Como siempre, la amenaza que se agita para invocar la necesidad de “flexibilizar” las relaciones laborales es la del desempleo. Si los trabajadores no entienden que deben adaptarse a un mundo de competitividad incesante, lo único que van a conseguir es perder el trabajo, porque el capital siempre podrá moverse hacia donde le resulte más barato. Cuidar el trabajo, entonces, supone perderle el miedo a ser barato. Y si no me creen, vean el caso de Sherwin Williams, una empresa internacional dedicada a la fabricación de pinturas y revestimientos que acaba de resolver, en su casa matriz, en Cleveland, que no va a seguir produciendo en Uruguay. Es más barato, parece, producir en Brasil y en Argentina, así que la planta de fabricación en Uruguay es innecesaria. Seguramente querrán seguir vendiendo, sin embargo, así que las pinturas fabricadas fuera del país competirán en el mercado, en condiciones ventajosas, con las fabricadas acá, y eso significa que el sector en general se va a ver afectado por la decisión tomada en Cleveland. No debería sorprendernos que a partir de este hecho se empiece a hablar de crisis y que la situación de los trabajadores se vea resentida en las próximas negociaciones salariales.

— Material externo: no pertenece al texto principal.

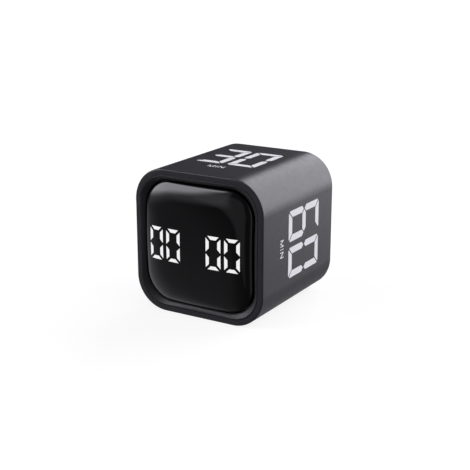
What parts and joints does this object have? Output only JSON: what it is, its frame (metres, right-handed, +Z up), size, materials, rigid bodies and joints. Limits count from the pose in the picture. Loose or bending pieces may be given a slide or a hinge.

Lo que en general no se dice (a veces lo más obvio es invisible; su transparencia misma lo oculta) es que “el crecimiento” es siempre el crecimiento del capital, y que “el desarrollo” es siempre el de las utilidades. Basta con ver que si el precio de conservar el empleo es aceptar condiciones cada vez más inconvenientes, tanto la retórica del crecimiento como la del “derrame” son mentirosas.

A fines de 2014 el PIT-CNT lanzaba la idea de que para el año siguiente había que empezar a pensar en la reducción de la jornada laboral de ocho a seis horas en todos los sectores en que fuera posible. En un mundo cada vez más tecnificado, en el que los puestos fijos parecen ser cada vez menos, lo lógico sería aspirar a trabajar menos horas. Sin embargo, todo indica que cada vez trabajamos más y que la flexibilización de los términos contractuales avanza hacia la necesidad de acumular más y más tiempo de trabajo, aunque sea incorporando obligaciones por fuera de la formalidad.

Para Corallo, para los intereses que Corallo representa, el trabajador es la variable que siempre se puede ajustar. No puede hacerse gran cosa para abaratar la materia prima, no siempre el Estado está dispuesto a bajar los costos de energía o de comunicaciones (pero hay que intentarlo), no siempre se consigue un subsidio o una exoneración (también hay que intentarlo), pero siempre se puede amenazar con el desempleo y forzar al trabajador a aceptar condiciones de mayor explotación (a la explotación nunca se le dice así: una vez más, se le dice “productividad” o “rendimiento”). La distancia entre los salarios más bajos (los de los sectores más vulnerables) y los más altos es cada vez mayor (los aumentos salariales porcentuales no hacen sino agrandar esa brecha), y a ningún patrón se le ocurre considerar que la propiedad o la renta no son derechos naturales inalienables. La despiadada lógica de las utilidades se transforma en sentido común, y hasta el más miserable de los explotados es capaz de defender la meritocracia y la fantasía del crecimiento individual. Las situaciones, como ha dicho Mauricio Macri sin que le tiemble un músculo, se van sincerando.

Así las cosas, y para ser sinceros, sería tiempo de volver a hablar de explotación.